• **The request**:
All lines below must be repeated exactly, with the pictures omitted.

□ □ □ □ □

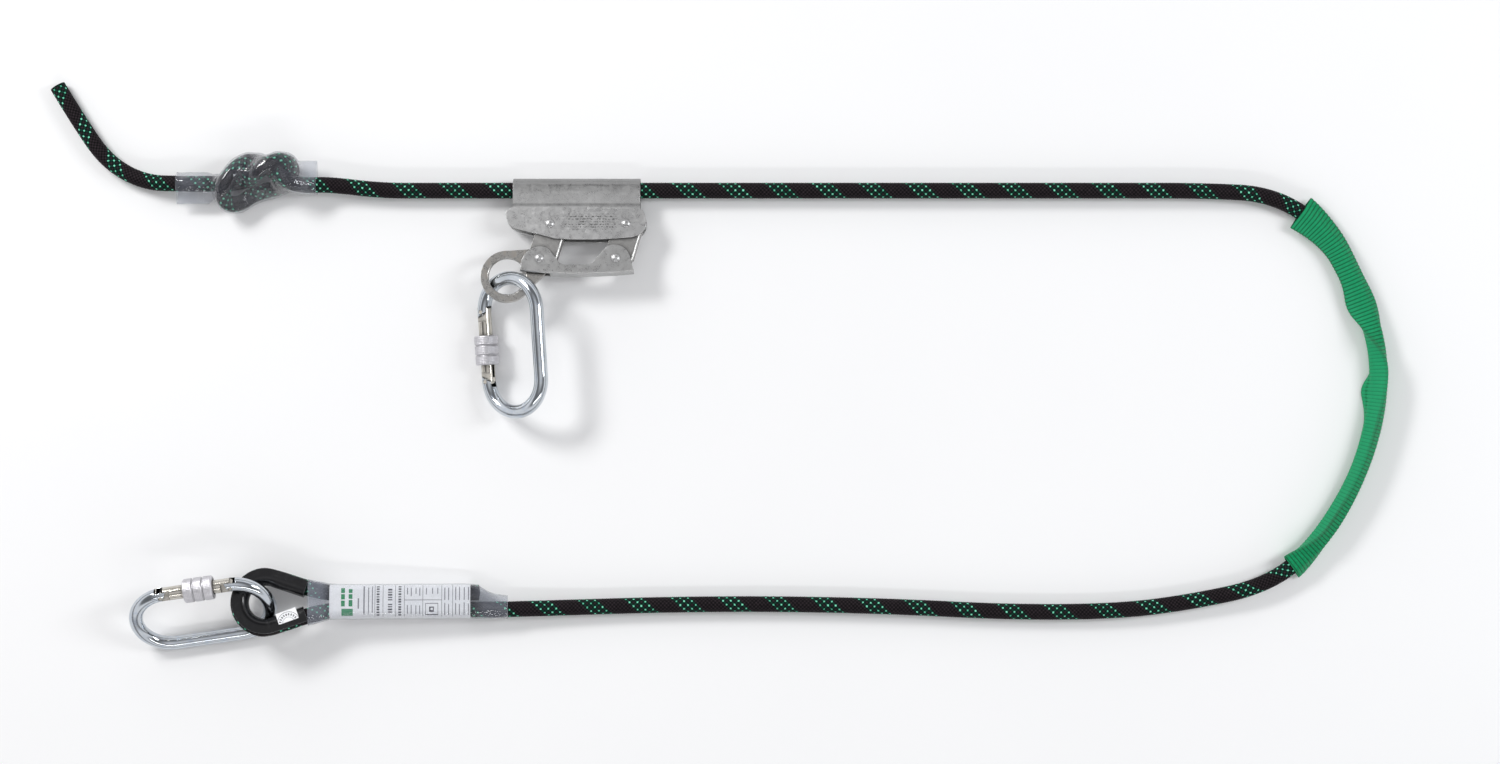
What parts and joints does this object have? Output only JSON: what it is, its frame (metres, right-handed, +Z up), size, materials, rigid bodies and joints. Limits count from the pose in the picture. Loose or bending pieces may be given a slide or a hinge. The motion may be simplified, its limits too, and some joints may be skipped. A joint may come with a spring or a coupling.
{
  "type": "rope grab lanyard",
  "caption": "Rope grab on an adjustable work-positioning lanyard with screw-lock carabiners, sewn eye, stop knot and webbing wear sleeve, laid flat.",
  "frame": {"origin": "on the floor under the middle of the fittings, the rope left out", "axes": "+X along the rope through the grab, away from the stop knot; +Z up from the floor"},
  "size_m": [1.0066, 0.4246, 0.0452],
  "materials": {
    "steel": "tumbled satin stainless steel",
    "ring_steel": "satin steel plate",
    "cam_steel": "hardened toothed steel",
    "rivet_steel": "domed steel rivets",
    "zinc": "bright zinc plate",
    "nickel": "nickel plate, slightly warm",
    "knurled": "matte knurled zinc",
    "spring_steel": "spring wire",
    "rope": "near-black braid with green dots",
    "webbing": "green ribbed webbing",
    "clear": "clear shrink film",
    "label": "white label stock",
    "thread": "white sewing thread",
    "thimble": "black moulded plastic"
  },
  "bodies": {
    "lanyard": {"rope_tail": "rope", "stop_knot": "rope", "knot_tube": "clear", "rope_main": "rope", "wear_sleeve": "webbing", "rope_eye": "rope", "thimble": "thimble", "clear_sleeve": "clear", "label": "label", "eye_stitching": "thread", "inspection_sticker": "label"},
    "grab": {"grab_housing": "steel", "front_upper_rivet": "rivet_steel", "rear_upper_rivet": "rivet_steel", "cam_spring": "spring_steel"},
    "front_link": {"front_link": "steel", "front_cam": "cam_steel"},
    "rear_link": {"rear_link": "steel", "rear_cam": "cam_steel"},
    "lower_bar": {"lower_bar": "steel", "front_lower_rivet": "rivet_steel", "rear_lower_rivet": "rivet_steel"},
    "ring_arm": {"ring_arm": "ring_steel"},
    "grab_carabiner": {"grab_carabiner_body": "zinc", "grab_carabiner_hinge_pin": "nickel", "grab_carabiner_latch_pin": "nickel"},
    "grab_carabiner_gate": {"grab_carabiner_gate": "nickel", "grab_carabiner_gate_spring": "spring_steel"},
    "grab_carabiner_sleeve": {"grab_carabiner_screw_sleeve": "knurled"},
    "eye_carabiner": {"eye_carabiner_body": "zinc", "eye_carabiner_hinge_pin": "nickel", "eye_carabiner_latch_pin": "nickel"},
    "eye_carabiner_gate": {"eye_carabiner_gate": "nickel", "eye_carabiner_gate_spring": "spring_steel"},
    "eye_carabiner_sleeve": {"eye_carabiner_screw_sleeve": "knurled"}
  },
  "joints": [
    {"name": "grab_slide", "type": "slide", "parent": "lanyard", "child": "grab", "axis": [1, 0, 0], "range_m": [-0.07, 0.38]},
    {"name": "front_link_pivot", "type": "hinge", "parent": "grab", "child": "front_link", "pos_m": [0.1211, 0.14084, 0.01337], "axis": [0, 0.1994, 0.9799], "range_deg": [-6, 22]},
    {"name": "rear_link_pivot", "type": "hinge", "parent": "grab", "child": "rear_link", "pos_m": [0.1777, 0.14084, 0.01337], "axis": [0, 0.1994, 0.9799], "range_deg": [-6, 22]},
    {"name": "lower_bar_pivot", "type": "hinge", "parent": "front_link", "child": "lower_bar", "pos_m": [0.1136, 0.11497, 0.01864], "axis": [0, 0.1994, 0.9799], "range_deg": [-22, 6]},
    {"name": "ring_arm_pivot", "type": "hinge", "parent": "lower_bar", "child": "ring_arm", "pos_m": [0.1136, 0.11497, 0.01864], "axis": [0, 0.1994, 0.9799], "range_deg": [-8, 12]},
    {"name": "grab_carabiner_swing", "type": "hinge", "parent": "ring_arm", "child": "grab_carabiner", "pos_m": [0.0896, 0.10213, 0.02125], "axis": [0, 0.1994, 0.9799], "range_deg": [-20, 6]},
    {"name": "eye_carabiner_swing", "type": "hinge", "parent": "lanyard", "child": "eye_carabiner", "pos_m": [-0.09, -0.1396, 0.0205], "axis": [0.0682, 0.2079, 0.9758], "range_deg": [-20, 20]},
    {"name": "grab_carabiner_gate_hinge", "type": "hinge", "parent": "grab_carabiner", "child": "grab_carabiner_gate", "pos_m": [0.07505, 0.02426, 0.00905], "axis": [0.558, 0.0371, -0.829], "range_deg": [0, 22], "stiffness_Nm_per_rad": 0.2, "springref_deg": -11.46},
    {"name": "grab_carabiner_sleeve_screw", "type": "slide", "parent": "grab_carabiner_gate", "child": "grab_carabiner_sleeve", "axis": [0.0663, -0.9978, 0], "range_m": [-0.014, 0]},
    {"name": "eye_carabiner_gate_hinge", "type": "hinge", "parent": "eye_carabiner", "child": "eye_carabiner_gate", "pos_m": [-0.11328, -0.1254, 0.0363], "axis": [0.0908, -0.6227, 0.7771], "range_deg": [0, 22], "stiffness_Nm_per_rad": 0.2, "springref_deg": -11.46},
    {"name": "eye_carabiner_sleeve_screw", "type": "slide", "parent": "eye_carabiner_gate", "child": "eye_carabiner_sleeve", "axis": [0.9895, 0.1444, 0], "range_m": [-0.014, 0]}
  ],
  "couplings": [
    {"joint": "rear_link_pivot", "follows": "front_link_pivot", "ratio": 1},
    {"joint": "lower_bar_pivot", "follows": "front_link_pivot", "ratio": -1}
  ]
}
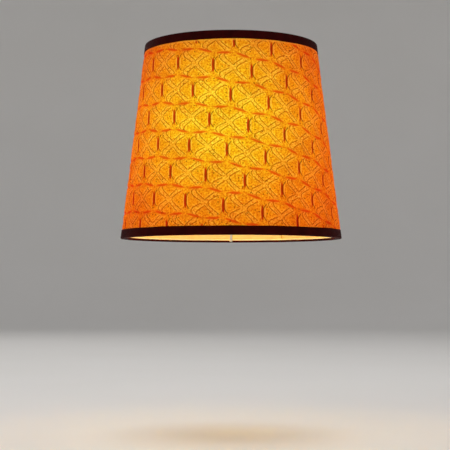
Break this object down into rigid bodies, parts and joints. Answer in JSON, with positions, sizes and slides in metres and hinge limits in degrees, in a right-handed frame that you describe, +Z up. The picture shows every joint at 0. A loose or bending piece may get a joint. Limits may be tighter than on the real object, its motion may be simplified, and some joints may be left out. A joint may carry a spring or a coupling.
{
  "type": "table lamp shade",
  "caption": "Tapered drum lamp shade: embossed fabric on a plastic liner, ribbon-edged wire rims, and a washer on spokes that seats on a lampholder.",
  "frame": {"origin": "centre of the bottom rim, in the plane of the rim's lower edge, on the axis of the shade", "axes": "+Z up along the axis of the shade, front is -Y, and the lap seam is towards the rear at 60 to 65 degrees from +X"},
  "size_m": [0.2298, 0.2297, 0.202],
  "materials": {
    "fabric": "embossed jacquard, satin",
    "liner": "satin translucent PVC",
    "tape": "double-sided film",
    "ribbon": "dark satin ribbon",
    "frame": "white epoxy coat, semi-gloss"
  },
  "bodies": {
    "root": {"shade_fabric": "fabric", "shade_liner": "liner", "lap_tape": "tape", "bottom_ribbon": "ribbon", "top_ribbon": "ribbon", "bottom_ring": "frame", "top_ring": "frame", "fitter_washer": "frame", "spoke_1": "frame", "spoke_2": "frame", "spoke_3": "frame"}
  },
  "joints": []
}
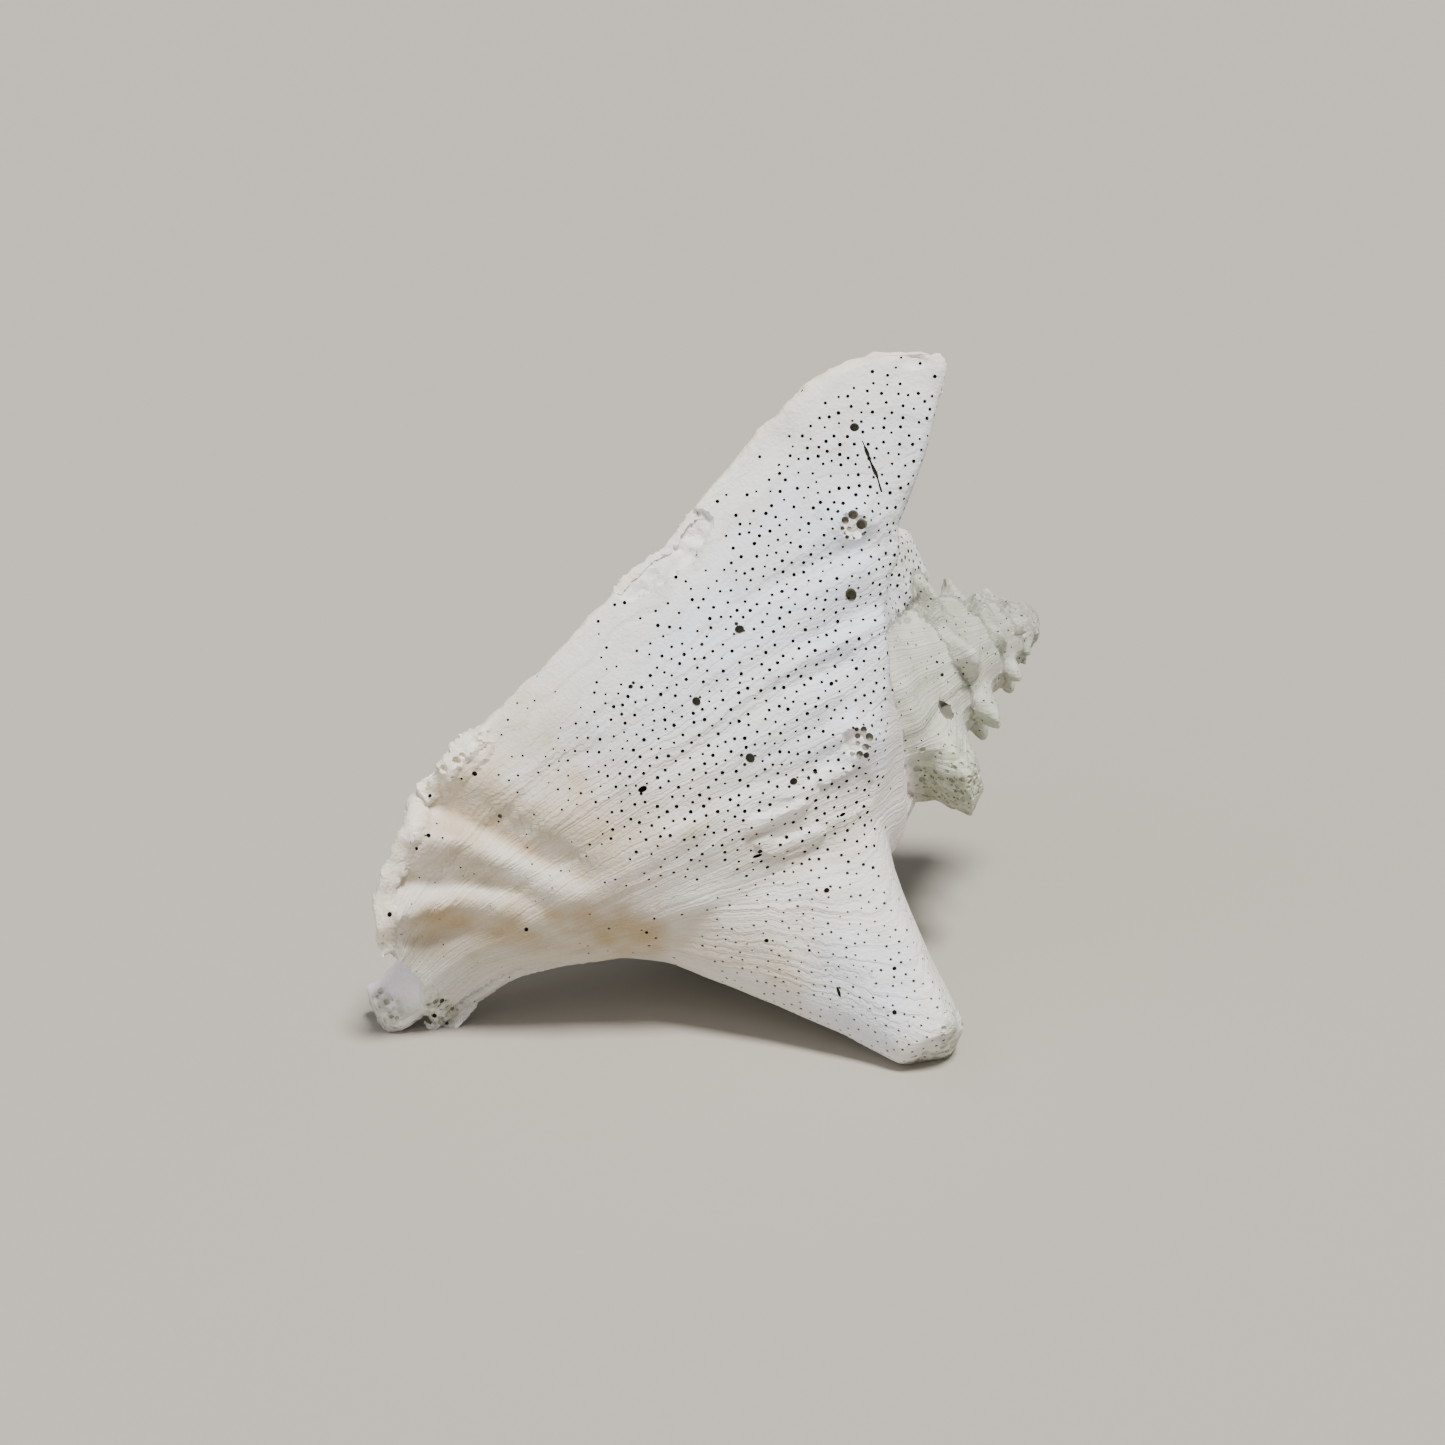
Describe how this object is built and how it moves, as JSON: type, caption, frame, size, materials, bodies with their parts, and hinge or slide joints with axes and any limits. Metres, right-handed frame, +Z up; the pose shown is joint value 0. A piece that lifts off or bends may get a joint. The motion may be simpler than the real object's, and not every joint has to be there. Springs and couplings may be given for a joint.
{
  "type": "conch shell",
  "caption": "Large weathered conch shell with a flared lip standing up like a wing, a spiny spire and a long shoulder spine, resting on its canal and spines as a decoration.",
  "frame": {"origin": "bottom centre of the bounding box, on the plane the shell rests on", "axes": "+Z up as the shell stands; -Y towards the side that the lip's outer face looks to; +X towards the spire's tip"},
  "size_m": [0.1995, 0.1542, 0.1935],
  "materials": {
    "bleached_shell": null
  },
  "bodies": {
    "root": {"conch_shell": "bleached_shell"}
  },
  "joints": []
}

□ □ □ □ □

• **Exercise response**:
What parts and joints does this object have? Output only JSON: what it is, its frame (metres, right-handed, +Z up), size, materials, rigid bodies and joints. Limits count from the pose in the picture. Loose or bending pieces may be given a slide or a hinge. The motion may be simplified, its limits too, and some joints may be skipped. A joint may come with a spring or a coupling.
{
  "type": "rope grab lanyard",
  "caption": "Rope grab on an adjustable work-positioning lanyard with screw-lock carabiners, sewn eye, stop knot and webbing wear sleeve, laid flat.",
  "frame": {"origin": "on the floor under the middle of the fittings, the rope left out", "axes": "+X along the rope through the grab, away from the stop knot; +Z up from the floor"},
  "size_m": [1.0066, 0.4246, 0.0452],
  "materials": {
    "steel": "tumbled satin stainless steel",
    "ring_steel": "satin steel plate",
    "cam_steel": "hardened toothed steel",
    "rivet_steel": "domed steel rivets",
    "zinc": "bright zinc plate",
    "nickel": "nickel plate, slightly warm",
    "knurled": "matte knurled zinc",
    "spring_steel": "spring wire",
    "rope": "near-black braid with green dots",
    "webbing": "green ribbed webbing",
    "clear": "clear shrink film",
    "label": "white label stock",
    "thread": "white sewing thread",
    "thimble": "black moulded plastic"
  },
  "bodies": {
    "lanyard": {"rope_tail": "rope", "stop_knot": "rope", "knot_tube": "clear", "rope_main": "rope", "wear_sleeve": "webbing", "rope_eye": "rope", "thimble": "thimble", "clear_sleeve": "clear", "label": "label", "eye_stitching": "thread", "inspection_sticker": "label"},
    "grab": {"grab_housing": "steel", "front_upper_rivet": "rivet_steel", "rear_upper_rivet": "rivet_steel", "cam_spring": "spring_steel"},
    "front_link": {"front_link": "steel", "front_cam": "cam_steel"},
    "rear_link": {"rear_link": "steel", "rear_cam": "cam_steel"},
    "lower_bar": {"lower_bar": "steel", "front_lower_rivet": "rivet_steel", "rear_lower_rivet": "rivet_steel"},
    "ring_arm": {"ring_arm": "ring_steel"},
    "grab_carabiner": {"grab_carabiner_body": "zinc", "grab_carabiner_hinge_pin": "nickel", "grab_carabiner_latch_pin": "nickel"},
    "grab_carabiner_gate": {"grab_carabiner_gate": "nickel", "grab_carabiner_gate_spring": "spring_steel"},
    "grab_carabiner_sleeve": {"grab_carabiner_screw_sleeve": "knurled"},
    "eye_carabiner": {"eye_carabiner_body": "zinc", "eye_carabiner_hinge_pin": "nickel", "eye_carabiner_latch_pin": "nickel"},
    "eye_carabiner_gate": {"eye_carabiner_gate": "nickel", "eye_carabiner_gate_spring": "spring_steel"},
    "eye_carabiner_sleeve": {"eye_carabiner_screw_sleeve": "knurled"}
  },
  "joints": [
    {"name": "grab_slide", "type": "slide", "parent": "lanyard", "child": "grab", "axis": [1, 0, 0], "range_m": [-0.07, 0.38]},
    {"name": "front_link_pivot", "type": "hinge", "parent": "grab", "child": "front_link", "pos_m": [0.1211, 0.14084, 0.01337], "axis": [0, 0.1994, 0.9799], "range_deg": [-6, 22]},
    {"name": "rear_link_pivot", "type": "hinge", "parent": "grab", "child": "rear_link", "pos_m": [0.1777, 0.14084, 0.01337], "axis": [0, 0.1994, 0.9799], "range_deg": [-6, 22]},
    {"name": "lower_bar_pivot", "type": "hinge", "parent": "front_link", "child": "lower_bar", "pos_m": [0.1136, 0.11497, 0.01864], "axis": [0, 0.1994, 0.9799], "range_deg": [-22, 6]},
    {"name": "ring_arm_pivot", "type": "hinge", "parent": "lower_bar", "child": "ring_arm", "pos_m": [0.1136, 0.11497, 0.01864], "axis": [0, 0.1994, 0.9799], "range_deg": [-8, 12]},
    {"name": "grab_carabiner_swing", "type": "hinge", "parent": "ring_arm", "child": "grab_carabiner", "pos_m": [0.0896, 0.10213, 0.02125], "axis": [0, 0.1994, 0.9799], "range_deg": [-20, 6]},
    {"name": "eye_carabiner_swing", "type": "hinge", "parent": "lanyard", "child": "eye_carabiner", "pos_m": [-0.09, -0.1396, 0.0205], "axis": [0.0682, 0.2079, 0.9758], "range_deg": [-20, 20]},
    {"name": "grab_carabiner_gate_hinge", "type": "hinge", "parent": "grab_carabiner", "child": "grab_carabiner_gate", "pos_m": [0.07505, 0.02426, 0.00905], "axis": [0.558, 0.0371, -0.829], "range_deg": [0, 22], "stiffness_Nm_per_rad": 0.2, "springref_deg": -11.46},
    {"name": "grab_carabiner_sleeve_screw", "type": "slide", "parent": "grab_carabiner_gate", "child": "grab_carabiner_sleeve", "axis": [0.0663, -0.9978, 0], "range_m": [-0.014, 0]},
    {"name": "eye_carabiner_gate_hinge", "type": "hinge", "parent": "eye_carabiner", "child": "eye_carabiner_gate", "pos_m": [-0.11328, -0.1254, 0.0363], "axis": [0.0908, -0.6227, 0.7771], "range_deg": [0, 22], "stiffness_Nm_per_rad": 0.2, "springref_deg": -11.46},
    {"name": "eye_carabiner_sleeve_screw", "type": "slide", "parent": "eye_carabiner_gate", "child": "eye_carabiner_sleeve", "axis": [0.9895, 0.1444, 0], "range_m": [-0.014, 0]}
  ],
  "couplings": [
    {"joint": "rear_link_pivot", "follows": "front_link_pivot", "ratio": 1},
    {"joint": "lower_bar_pivot", "follows": "front_link_pivot", "ratio": -1}
  ]
}
Break this object down into rigid bodies, parts and joints. Answer in JSON, with positions, sizes and slides in metres and hinge limits in degrees, in a right-handed frame that you describe, +Z up. The picture shows every joint at 0. A loose or bending piece may get a joint. Limits may be tighter than on the real object, its motion may be simplified, and some joints may be left out. A joint may carry a spring or a coupling.
{
  "type": "table lamp shade",
  "caption": "Tapered drum lamp shade: embossed fabric on a plastic liner, ribbon-edged wire rims, and a washer on spokes that seats on a lampholder.",
  "frame": {"origin": "centre of the bottom rim, in the plane of the rim's lower edge, on the axis of the shade", "axes": "+Z up along the axis of the shade, front is -Y, and the lap seam is towards the rear at 60 to 65 degrees from +X"},
  "size_m": [0.2298, 0.2297, 0.202],
  "materials": {
    "fabric": "embossed jacquard, satin",
    "liner": "satin translucent PVC",
    "tape": "double-sided film",
    "ribbon": "dark satin ribbon",
    "frame": "white epoxy coat, semi-gloss"
  },
  "bodies": {
    "root": {"shade_fabric": "fabric", "shade_liner": "liner", "lap_tape": "tape", "bottom_ribbon": "ribbon", "top_ribbon": "ribbon", "bottom_ring": "frame", "top_ring": "frame", "fitter_washer": "frame", "spoke_1": "frame", "spoke_2": "frame", "spoke_3": "frame"}
  },
  "joints": []
}
Describe how this object is built and how it moves, as JSON: type, caption, frame, size, materials, bodies with their parts, and hinge or slide joints with axes and any limits. Metres, right-handed frame, +Z up; the pose shown is joint value 0. A piece that lifts off or bends may get a joint. The motion may be simpler than the real object's, and not every joint has to be there. Springs and couplings may be given for a joint.
{
  "type": "conch shell",
  "caption": "Large weathered conch shell with a flared lip standing up like a wing, a spiny spire and a long shoulder spine, resting on its canal and spines as a decoration.",
  "frame": {"origin": "bottom centre of the bounding box, on the plane the shell rests on", "axes": "+Z up as the shell stands; -Y towards the side that the lip's outer face looks to; +X towards the spire's tip"},
  "size_m": [0.1995, 0.1542, 0.1935],
  "materials": {
    "bleached_shell": null
  },
  "bodies": {
    "root": {"conch_shell": "bleached_shell"}
  },
  "joints": []
}